A High-Throughput FPGA Accelerator for Lightweight CNNs With Balanced Dataflow
Zhiyuan Zhao, Yihao Chen, Pengcheng Feng, Jixing Li, Gang Chen, Rongxuan Shen, Huaxiang Lu
TL;DR
This work tackles memory bottlenecks and limited DSP utilization in FPGA accelerators for lightweight CNNs by introducing a streaming architecture with hybrid computing engines (FRCE for shallow layers and WRCE for deep layers) and a balanced dataflow strategy.

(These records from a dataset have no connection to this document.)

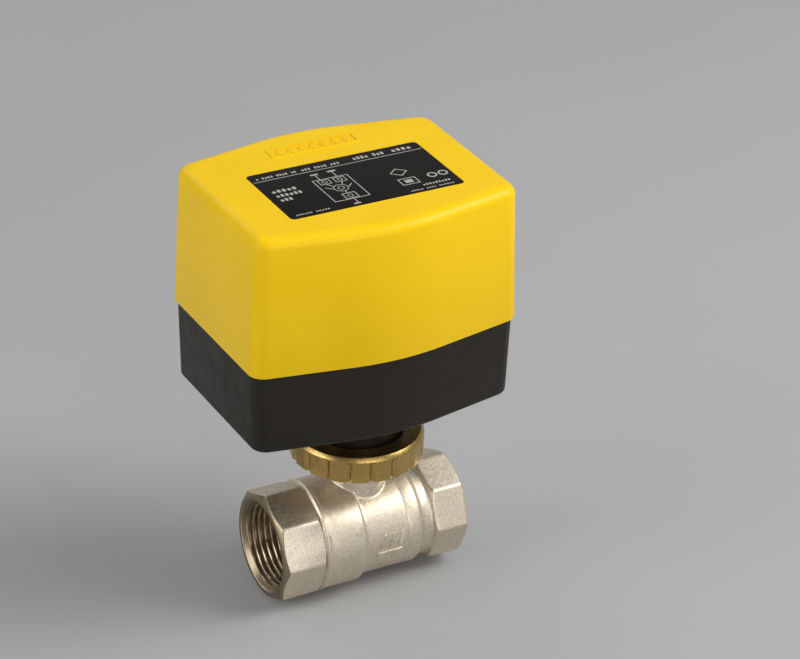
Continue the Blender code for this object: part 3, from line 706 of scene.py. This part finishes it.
def rating_label():
    outline = rounded_box(LABEL_CENTRE, LABEL_HALF, 1.2)
    plate = slab("label_plate", outline, COVER_TOP - 0.4, LABEL_TOP - 0.03, 0.05)
    dress(plate, "label", replaced=["rating_label"])
    shapes = [stroke(-25.6, 9.6, 25.6, 9.6, 0.26)]
    shapes += print_line(-24.3, -12.0, 11.3, 1.1, (1, 4, 4, 2))
    shapes += print_line(-10.6, 1.2, 11.3, 1.1, (3, 4, 3))
    shapes += print_line(5.4, 15.2, 11.7, 1.6, (4, 3))
    shapes += print_line(17.4, 23.8, 11.7, 1.6, (4,))
    shapes += print_line(-23.8, -16.2, 2.5, 1.5, (5,))
    shapes += print_line(-23.8, -15.8, -0.2, 1.5, (6,))
    shapes += print_line(-23.8, -19.9, -2.8, 1.5, (3,))
    shapes += print_line(-24.2, -13.8, -12.5, 0.6, (6, 5))
    shapes += print_line(15.2, 23.8, -10.7, 0.9, (9,))
    shapes += print_line(10.4, 23.8, -12.8, 0.6, (5, 4, 6))
    shapes += [stroke(-8.7, 4.2, -8.7, 6.7), stroke(-3.5, 4.2, -3.5, 6.9), stroke(-5.5, -10.2, -5.5, -12.2)]
    shapes += [stroke(-8.2, 0.4, -7.3, -1.2), stroke(-3.8, 0.4, -4.3, -0.9)]
    shapes += [stroke(-5.65, -4.95, -5.55, -5.95)]
    shapes += [stroke(-9.6, -1.2, -8.1, -2.6), stroke(-3.3, -2.9, -2.0, -1.6)]
    shapes += [bar(-9.9, 6.95, -7.6, 7.7), bar(-4.7, 7.15, -2.2, 7.9), bar(-6.9, -13.1, -4.9, -12.45)]
    shapes += [bar(11.6, -7.9, 14.0, -6.1)]
    bands = [frame_band(-11.0, -9.8, -0.6, 3.9), frame_band(-7.3, -9.4, -3.6, -6.3)]
    bands += [frame_band(-9.8, 0.8, -6.6, 3.4, 0.24), frame_band(-5.2, 0.8, -2.0, 3.4, 0.24)]
    bands += [ring_band((-5.7, -2.8), 2.0), ring_band((-5.7, -2.8), 0.9, 12)]
    bands += [ring_band((-3.6, 2.1), 0.7, 10)]
    bands += [ring_band((-8.2, 2.1), 0.7, 10), ring_band((-5.5, -7.9), 0.8, 10)]
    bands += [lozenge_band((12.8, -1.0), 2.5, 2.1), frame_band(10.3, -8.8, 15.3, -5.2, 0.3)]
    bands += [ring_band((20.4, -6.2), 1.2, 20, 0.5), ring_band((23.7, -6.2), 1.2, 20, 0.5)]
    bm = bmesh.new()
    levels = (LABEL_TOP - 0.06, LABEL_TOP - 0.012)

    def raised(points, z):
        return [bm.verts.new(((LABEL_CENTRE[0] + x) * MM, (LABEL_CENTRE[1] + y) * MM, z * MM))
                for x, y in points]

    def walls(low, high):
        for i in range(len(low)):
            j = (i + 1) % len(low)
            bm.faces.new((low[i], low[j], high[j], high[i]))

    for shape in shapes:
        low, high = [raised(shape, z) for z in levels]
        walls(low, high)
        bm.faces.new(low)
        bm.faces.new(high)
    for outer, inner in bands:
        outer_low, outer_high = [raised(outer, z) for z in levels]
        inner_low, inner_high = [raised(inner, z) for z in levels]
        walls(outer_low, outer_high)
        walls(outer_high, inner_high)
        walls(inner_high, inner_low)
        walls(inner_low, outer_low)
    dress(add("label_print", bm), "label", material=PRINT)


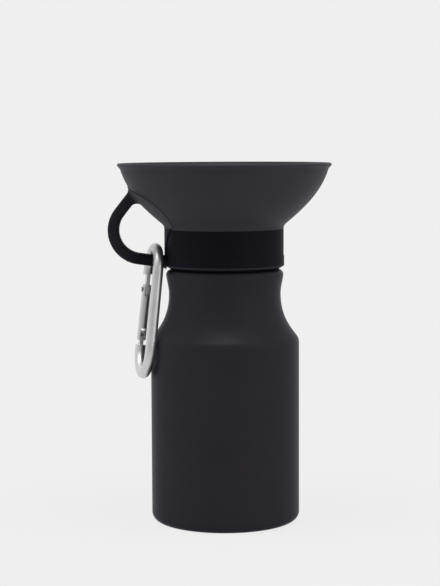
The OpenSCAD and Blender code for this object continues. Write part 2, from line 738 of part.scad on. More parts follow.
bottle();
neck_insert();
insert_o_ring();
dip_tube();
plug_seal();
bowl_o_ring();
bowl();
grip_sleeve();
splash_dome();
carabiner_frame();
gate_rivet();
carabiner_gate();
latch_pin();
gate_spring();
gate_plunger();
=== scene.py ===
"""Looks of a dog's travel water bottle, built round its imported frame.

Lengths in the classes below are millimetres. They become metres where a mesh is made. Sizes that
the frame holds are read from it, so that each surface lies where its solid is.
"""

import json
import logging
import math
from contextlib import contextmanager
from dataclasses import dataclass, field
from enum import Enum
from typing import Any, ClassVar, Iterator, Sequence

import bmesh
import bpy
import numpy as np
from mathutils import Matrix, Vector


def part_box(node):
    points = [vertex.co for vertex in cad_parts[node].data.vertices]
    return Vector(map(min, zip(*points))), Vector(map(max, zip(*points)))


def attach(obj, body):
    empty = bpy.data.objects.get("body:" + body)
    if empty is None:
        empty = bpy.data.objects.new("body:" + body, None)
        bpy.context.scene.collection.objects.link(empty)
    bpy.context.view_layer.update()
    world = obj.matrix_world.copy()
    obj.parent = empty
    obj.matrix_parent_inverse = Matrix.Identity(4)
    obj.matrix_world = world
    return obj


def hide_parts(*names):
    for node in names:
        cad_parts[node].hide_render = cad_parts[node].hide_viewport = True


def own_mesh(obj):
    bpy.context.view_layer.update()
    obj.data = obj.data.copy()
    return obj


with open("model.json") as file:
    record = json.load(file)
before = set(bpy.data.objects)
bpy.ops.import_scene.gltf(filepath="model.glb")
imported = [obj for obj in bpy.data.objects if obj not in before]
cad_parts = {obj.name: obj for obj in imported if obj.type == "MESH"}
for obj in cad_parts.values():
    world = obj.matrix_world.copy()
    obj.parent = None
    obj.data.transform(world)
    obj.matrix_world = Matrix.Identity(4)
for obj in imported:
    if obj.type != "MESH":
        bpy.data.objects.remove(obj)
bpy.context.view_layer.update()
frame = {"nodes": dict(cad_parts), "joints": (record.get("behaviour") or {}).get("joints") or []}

JOINTS = {joint["name"]: joint for joint in frame["joints"]}
MM = 0.001
TURN = 2 * math.pi
LOG = logging.getLogger("bottle")
Array = np.ndarray
Pair = tuple[float, float]
Triple = tuple[float, float, float]
Mesh = bpy.types.Mesh
Piece = bpy.types.Object
Socket = bpy.types.NodeSocket


class Slot(Enum):
    """The material slots of the record."""

    BOTTLE = "bottle_plastic"
    BOWL = "bowl_plastic"
    SLEEVE = "sleeve_rubber"
    INSERT = "insert_plastic"
    TUBE = "tube_plastic"
    PLUG = "plug_rubber"
    SEAL = "seal_rubber"
    CLIP = "clip_aluminium"
    STEEL = "steel"


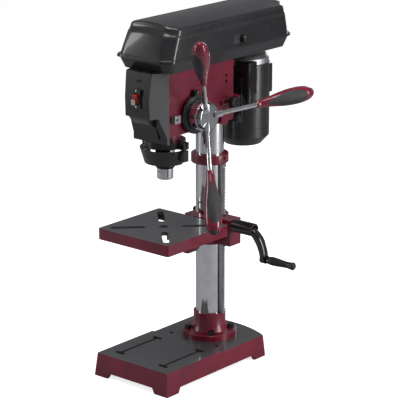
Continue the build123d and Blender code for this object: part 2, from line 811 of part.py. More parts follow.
def stepped_pulley(radii, y, bore_r):
    """A cast step pulley: one grooved rim for each belt place."""
    body = None
    for i, r in enumerate(radii):
        z = pulley_bottom + pulley_step * i
        rim = rod_z(r, z, z + pulley_step, 0, y)
        body = rim if body is None else body + rim
    for i, r in enumerate(radii):
        z = pulley_bottom + pulley_step * (i + 0.5)
        ring = cone_z(r - belt_depth - 1.5, r + 1.5, z, z + 6.9, 0, y)
        ring += cone_z(r + 1.5, r - belt_depth - 1.5, z - 6.9, z, 0, y)
        flat = rod_z(r + 3, z - belt_width / 2 - 0.6, z + belt_width / 2 + 0.6, 0, y)
        core = rod_z(r - belt_depth - 1.5, z - 20, z + 20, 0, y)
        body -= flat - core
    return body - rod_z(bore_r, pulley_bottom - 1, pulley_top + 1, 0, y)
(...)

A fine-grained parallel mechanism (FGPM) and a dataflow-oriented line buffer scheme optimize resource mapping and mitigate data congestion, while a resource-aware memory/parallelism allocation framework selects the FRCE/WRCE boundary and dynamically tunes per-layer parallelism. The approach yields substantial on-chip memory reductions (up to ~68%), dramatic reductions in off-chip FM traffic, and state-of-the-art MAC efficiency (up to 94.58%) and FPS (up to 2092.4) on MobileNetV2 and ShuffleNetV2 benchmarks with high DSP utilization. These results demonstrate significant improvements in throughput, memory efficiency, and scalability for LWCNN acceleration on FPGAs, enabling robust edge-edge deployment of compact networks.
Abstract
FPGA accelerators for lightweight neural convolutional networks (LWCNNs) have recently attracted significant attention. Most existing LWCNN accelerators focus on single-Computing-Engine (CE) architecture with local optimization. However, these designs typically suffer from high on-chip/off-chip memory overhead and low computational efficiency due to their layer-by-layer dataflow and unified resource mapping mechanisms. To tackle these issues, a novel multi-CE-based accelerator with balanced dataflow is proposed to efficiently accelerate LWCNN through memory-oriented and computing-oriented optimizations. Firstly, a streaming architecture with hybrid CEs is designed to minimize off-chip memory access while maintaining a low cost of on-chip buffer size. Secondly, a balanced dataflow strategy is introduced for streaming architectures to enhance computational efficiency by improving efficient resource mapping and mitigating data congestion. Furthermore, a resource-aware memory and parallelism allocation methodology is proposed, based on a performance model, to achieve better performance and scalability. The proposed accelerator is evaluated on Xilinx ZC706 platform using MobileNetV2 and ShuffleNetV2.Implementation results demonstrate that the proposed accelerator can save up to 68.3% of on-chip memory size with reduced off-chip memory access compared to the reference design. It achieves an impressive performance of up to 2092.4 FPS and a state-of-the-art MAC efficiency of up to 94.58%, while maintaining a high DSP utilization of 95%, thus significantly outperforming current LWCNN accelerators.